И действительно, разграничение объективного и субъективного, внутренней и внешней точек зрения в языке кино чрезвычайно подвижно и неопределимо. Сама эта неопределимость, взаимоперетекаемость точек зрения – одна из существенных черт киноязыка и, возможно, один из секретов искусства вообще. Когда был задуман эпизод похорон матроса на одесском молу в фильме С. М. Эйзенштейна «Броненосец “Потемкин”» (1925), ассистент режиссера, впоследствии известный актер М. Штраух, писал жене в Москву: «Потом хочет все это дать снятым немного не в фокусе, а после того, как призывает к восстанию бундовка, то уже все резко в фокусе! Фотографию, и ту он хочет заставить играть!» Через двадцать дней замысел несколько изменился (сменился и оператор – вместо оператора хорошей дореволюционной выучки был поставлен экспериментатор Э. Тиссэ). Виды одесского порта в час траура решили снимать не внефокусным методом, а сквозь туман. То есть замысел несколько сместился с позиции субъективной передачи траура, но, как видно из нового письма Штрауха, мотив слез из замысла не исчез: «Сейчас Тиссэ, несмотря на туман, поехал снимать в порт “траурные куски”, о которых я тебе писал: “сцена с убитым матросом”. Очертания всего получатся нерезкие и даже дрожащие; так видишь все предметы, когда глаза полны слез».

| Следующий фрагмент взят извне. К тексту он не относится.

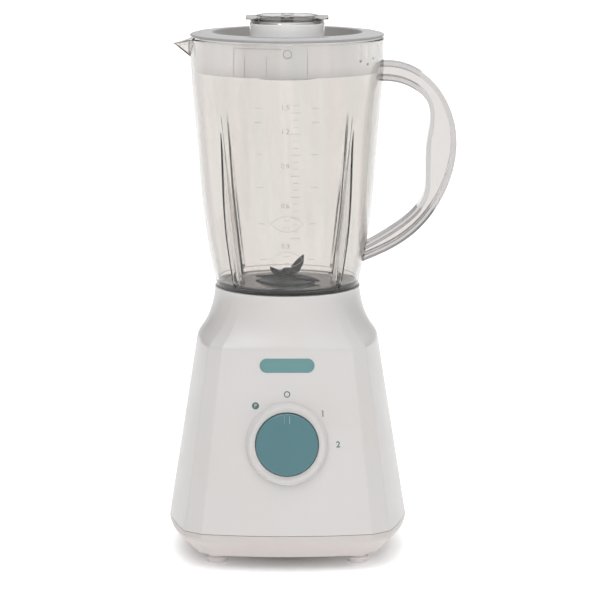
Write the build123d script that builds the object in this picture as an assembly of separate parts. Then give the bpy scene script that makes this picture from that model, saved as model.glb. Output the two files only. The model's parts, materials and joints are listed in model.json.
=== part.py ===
"""Countertop blender: faceted motor base, clear jug with handle, lid, measuring cap and four-wing blades.

Millimetres. +Z is up and is the drive axis. The origin is on the table under the drive axis.
-Y is the front, with the speed knob. +X is the handle side and -X the spout side.
"""

from build123d import *
import os
from math import atan, cos, degrees, pi, radians, sin

# ---------------------------------------------------------------- driving dimensions
WALL = 2.6                    # casing wall

# Casing: half sizes in X and Y at its three main levels
BOTTOM_Z, BOTTOM_X, BOTTOM_Y = 10.5, 76.0, 76.0
WAIST_Z, WAIST_X, WAIST_Y = 24.5, 89.2, 86.5
SHOULDER_Z, SHOULDER_X, SHOULDER_Y = 162.0, 67.5, 63.2
SEAM_Z, SEAM_LINE = 29.0, 0.35
COLLAR_Z, COLLAR_R = 200.0, 54.0
CREASE_R = 3.5                # rounding of the casing's upright creases
FLARE = [(162.0, 0.0), (164.0, 0.05), (166.5, 0.16), (171.0, 0.385), (178.0, 0.644),
         (185.0, 0.82), (192.0, 0.94), (200.0, 1.0)]   # height, share of the way to the round collar

# Well in the top of the casing, where the jug sits
WELL_R, WELL_FLOOR_Z, WELL_WALL = 50.5, 172.0, 2.0
CUP_TOP_Z = 196.0             # the well cup ends under the collar's lip
KEY_COUNT, KEY_WIDTH, KEY_DEPTH = 4, 5.0, 1.4

# Knob axis: a point on the leaning front wall
KNOB_Z = 95.2
KNOB_R, KNOB_RIM_H = 22.6, 8.6
BOSS_FOOT_R, BOSS_TOP_R, BOSS_H = 30.0, 26.9, 5.6

# Feet
FOOT_X, FOOT_Y, FOOT_R = 52.0, 49.0, 8.0

# Jug
JUG_WALL = 2.6
JUG_BASE_Z, JUG_FLOOR_Z, JUG_RIM_Z = 200.3, 203.0, 384.3
JUG_OUTLINE = [(52.6, 200.3), (54.3, 207.5), (58.0, 226.0), (62.4, 255.5), (66.5, 305.0),
               (69.6, 342.0), (71.1, 366.0), (71.2, 384.3)]
SPIGOT_R, SPIGOT_Z, SPIGOT_WALL = 49.9, 182.0, 3.0
FLUTE_TOP_Z, FLUTE_COUNT = 331.0, 4
FLOOR_HOLE_R = 16.0
SPOUT_TIP, SPOUT_TIP_Z = 83.6, 380.0
SPOUT_ROOT, SPOUT_ROOT_Z = 71.4, 370.0
SPOUT_HALF_WIDTH, SPOUT_START = 25.0, 68.0

# Handle, in the XZ plane
HANDLE_DEPTH, HANDLE_WEB, HANDLE_FLANGE = 19.0, 3.4, 3.6
HANDLE_OUTER = [(60.0, 366.7), (83.0, 365.8), (98.0, 359.6), (112.6, 345.6), (121.7, 327.0),
                (124.8, 308.0), (120.9, 282.2), (110.5, 259.6), (95.0, 240.9), (76.5, 228.1), (50.0, 216.6)]
HANDLE_INNER = [(50.0, 227.3), (69.0, 237.9), (84.0, 247.9), (95.2, 258.2), (101.3, 270.5),
                (102.2, 284.0), (103.0, 308.3), (105.3, 327.0), (102.8, 337.6), (94.2, 346.3), (83.0, 351.4),
                (60.0, 352.7)]

# Lid and measuring cap
LID_FLANGE_R, LID_FLANGE_Z, LID_TOP_Z = 71.4, 384.6, 388.3
LID_SKIRT_R, LID_SKIRT_Z = 67.8, 360.0
LID_RECESS_R, LID_RECESS_FLOOR_R, LID_FLOOR_Z = 55.5, 45.0, 372.0
FILLER_R, FILLER_WALL, FILLER_Z = 27.6, 2.0, 394.8
# Strainer slots: angle from the handle side, length
STRAINER = [(4.9, 17.0), (11.8, 13.5), (18.7, 5.0), (25.6, 13.5), (32.5, 17.0), (39.6, 14.5)]
CAP_TOP_Z, CAP_MOUTH_Z = 400.7, 354.6

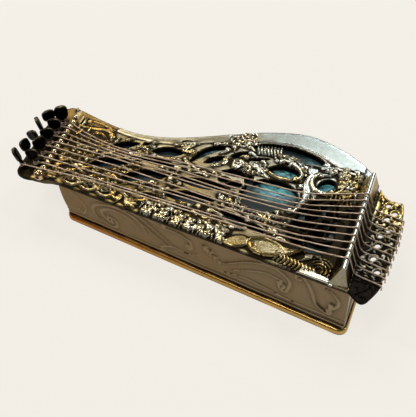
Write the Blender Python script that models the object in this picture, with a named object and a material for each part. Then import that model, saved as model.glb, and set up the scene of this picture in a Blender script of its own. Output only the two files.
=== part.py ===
"""Miniature ornamental zither: a hollow metal box with a pierced top over abalone shell.

Plan coordinates are in millimetres. X runs along the front edge from the front left
corner of the box towards the tail, Y runs from the front edge to the back, Z is up.
Everything is shifted by CENTRE_X and CENTRE_Y so the finished part stands on the origin.
"""
import math

import bmesh
import bpy
from mathutils import Vector

MM = 0.001
CENTRE_X = 42.175         # plan centre of the whole part
CENTRE_Y = 30.135
GAP = 0.1                 # clearance between fixed plates that touch
WIRE_GAP = 0.05           # clearance between a wire and what it rests on

# Sound box
BODY_TOP = 14.9           # top of the side wall
WALL = 1.2                # wall thickness
BASE_THICK = 1.2
RIM_HEIGHT = 2.0
PLATE_LOW = 15.0          # underside of the pierced top plate
PLATE_TOP = 16.0
SHELL_TOP = 13.9          # abalone sheet, sunk below the openings
SHELL_THICK = 1.0
BLOCK_DEPTH = 2.6         # block under the head that holds the tuning pegs
TAIL_LOW = 16.1           # the tail plate lies on the top plate
TAIL_TOP = 17.1

# Back edge of the box, from the tail to the head
BACK_EDGE = [(89.8, 52.0), (86.4, 55.2), (80.3, 58.4), (74.2, 60.8), (66.6, 62.4), (60.7, 61.9),
             (53.6, 59.2), (46.5, 55.4), (40.2, 51.3), (34.0, 46.6), (26.9, 41.8), (20.5, 38.2),
             (13.6, 35.7), (7.4, 34.6), (1.0, 34.8)]

# Strings, nut and bridge
STRING_COUNT = 10
STRING_RADIUS = 0.2
NUT_FRONT = (-6.6, -0.2)
NUT_BACK = (-15.2, 31.6)
NUT_BEADS = 12
BEAD_RADIUS = 1.05
KNOB_RADIUS = 1.45        # larger bead at the front end of the nut
NECK_RADIUS = 0.55
BRIDGE_FRONT = (97.25, 0.6)
BRIDGE_BACK = (91.2, 47.6)
BRIDGE_HALF = 2.8         # half the width of the bridge foot
BRIDGE_HEIGHT = 7.0
BRIDGE_LEAN = 0.5         # the ridge stands a little towards the tail
STRING_AT_BRIDGE = (5.2, 34.0)     # plan Y of the first and the last string on the ridge
# The wires are slack: height at each share of the way from nut to bridge, and how far each
# wire, from the front one to the back one, wanders sideways there
STRING_HEIGHTS = [(0.10, 18.35), (0.25, 18.4), (0.44, 18.6), (0.63, 19.0), (0.82, 20.2),
                  (0.92, 21.5)]
STRING_WANDER = [(1.3, 2.2, 2.4, 2.4, 1.3, 0.5), (0.0, 0.4, 0.5, 0.7, 0.4, 0.2),
                 (0.0, 0.3, 1.2, 0.8, -0.9, -0.4), (-0.2, -0.1, -0.3, -0.6, -1.2, -0.5),
                 (-0.2, 0.1, -0.8, -1.8, -1.5, -0.7), (0.2, 0.3, -0.3, -0.8, -1.3, -0.6),
                 (-0.6, -1.1, -1.6, -2.5, -2.3, -1.1), (-1.6, -2.8, -2.3, -3.4, -3.4, -1.6),
                 (-2.4, -4.4, -3.3, -3.5, -4.2, -2.0), (-3.7, -6.1, -4.4, -3.8, -4.3, -2.0)]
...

Однако, когда туман был снят, Эйзенштейн смонтировал из него эпизод, в котором нет ни признаков взгляда «сквозь слезы», ни признаков субъективного видения вообще. Позднее сам режиссер так описывал эмоциональную тональность этой сцены: «В “Броненосце «Потемкине»” перед кульминационной сценой “Плач над трупом Вакулинчука” были вмонтированы знаменитые “туманы” – ряд кадров, где в медленном движении тяжелого тумана над водой, в выступающих из мглы черных силуэтах кораблей рождалось ощущение тишины и тревоги, а в кадрах, где лучи солнца начинают пробиваться сквозь пелену туманов, – ожидание и надежда». Тогда как в «Доках Нью-Йорка» пластический мотив – туман – сгустился до состояния сюжетного, в «Броненосце “Потемкине”» произошло обратное: сюжетный элемент – слезы – на пути от замысла к реализации преобразился в пластический мотив.